### [Material]
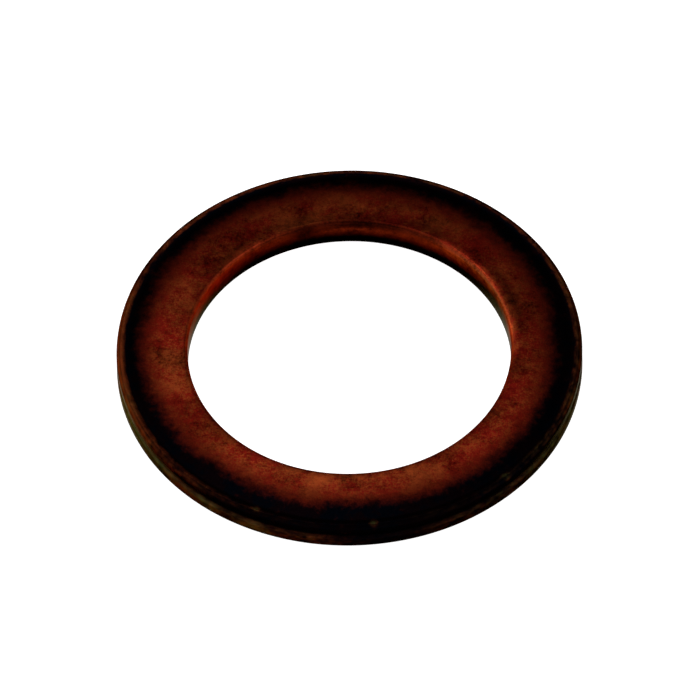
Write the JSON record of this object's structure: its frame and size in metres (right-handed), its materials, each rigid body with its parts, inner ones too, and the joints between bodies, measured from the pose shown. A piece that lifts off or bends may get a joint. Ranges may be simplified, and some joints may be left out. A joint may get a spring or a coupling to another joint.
{
  "type": "crush washer",
  "caption": "Round copper sealing washer folded from sheet, with a plain round bore, flat sealing faces, a rounded rim bead and an open seam around its outer wall.",
  "frame": {"origin": "on the washer's axis, in the plane of its lower face, on which it lies", "axes": "+Z along the axis, upwards through the bore; X and Y lie in the lower face and are alike"},
  "size_m": [0.0202, 0.0202, 0.0014],
  "materials": {
    "copper": "dull, heat-darkened soft copper with a fine matte grain, black in the dip inside the rim bead"
  },
  "bodies": {
    "root": {"crush_washer": "copper"}
  },
  "joints": []
}
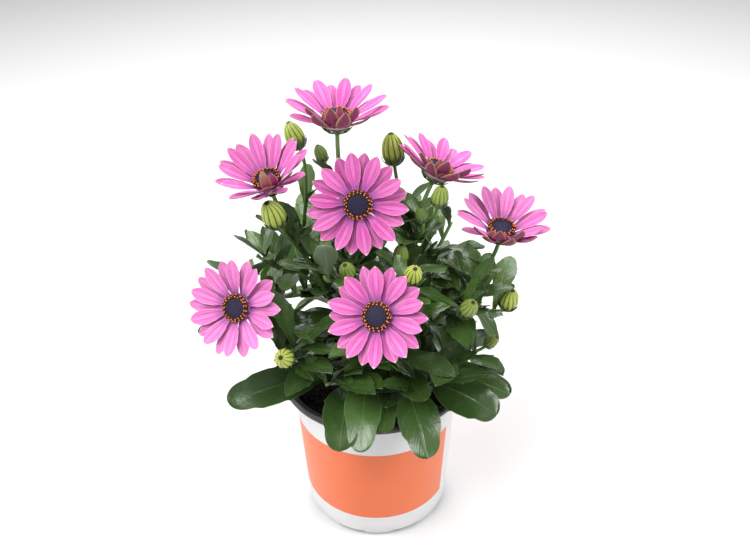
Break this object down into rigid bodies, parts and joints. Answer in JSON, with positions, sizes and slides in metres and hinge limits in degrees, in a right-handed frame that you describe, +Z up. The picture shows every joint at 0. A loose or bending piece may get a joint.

### [Exercise description]
Extract every entry in the listing word for word.

### [Answer to this problem]
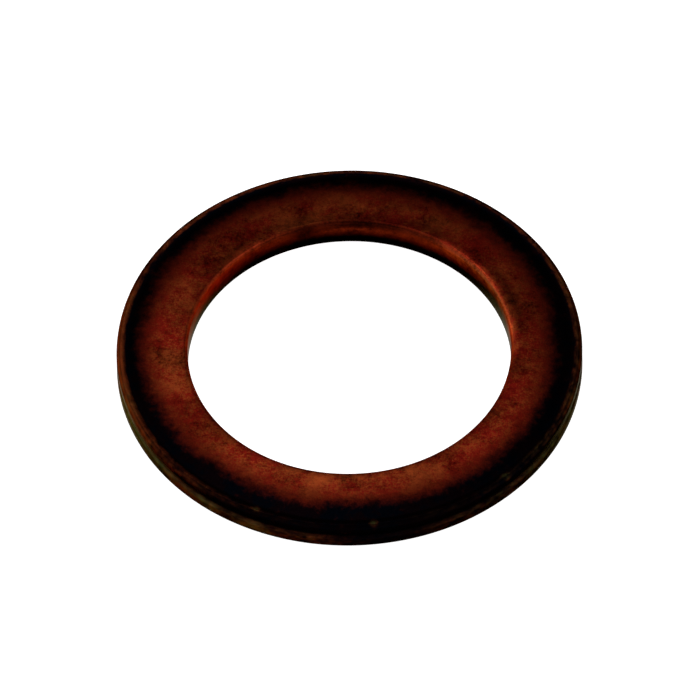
Write the JSON record of this object's structure: its frame and size in metres (right-handed), its materials, each rigid body with its parts, inner ones too, and the joints between bodies, measured from the pose shown. A piece that lifts off or bends may get a joint. Ranges may be simplified, and some joints may be left out. A joint may get a spring or a coupling to another joint.
{
  "type": "crush washer",
  "caption": "Round copper sealing washer folded from sheet, with a plain round bore, flat sealing faces, a rounded rim bead and an open seam around its outer wall.",
  "frame": {"origin": "on the washer's axis, in the plane of its lower face, on which it lies", "axes": "+Z along the axis, upwards through the bore; X and Y lie in the lower face and are alike"},
  "size_m": [0.0202, 0.0202, 0.0014],
  "materials": {
    "copper": "dull, heat-darkened soft copper with a fine matte grain, black in the dip inside the rim bead"
  },
  "bodies": {
    "root": {"crush_washer": "copper"}
  },
  "joints": []
}
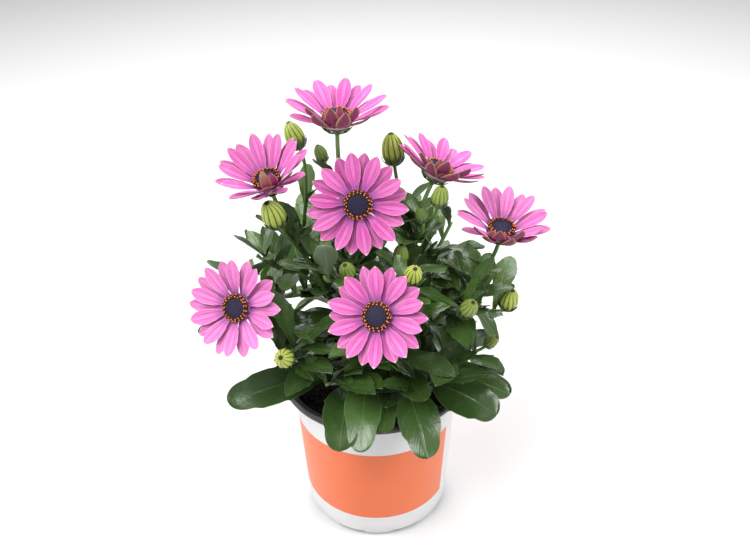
Break this object down into rigid bodies, parts and joints. Answer in JSON, with positions, sizes and slides in metres and hinge limits in degrees, in a right-handed frame that you describe, +Z up. The picture shows every joint at 0. A loose or bending piece may get a joint.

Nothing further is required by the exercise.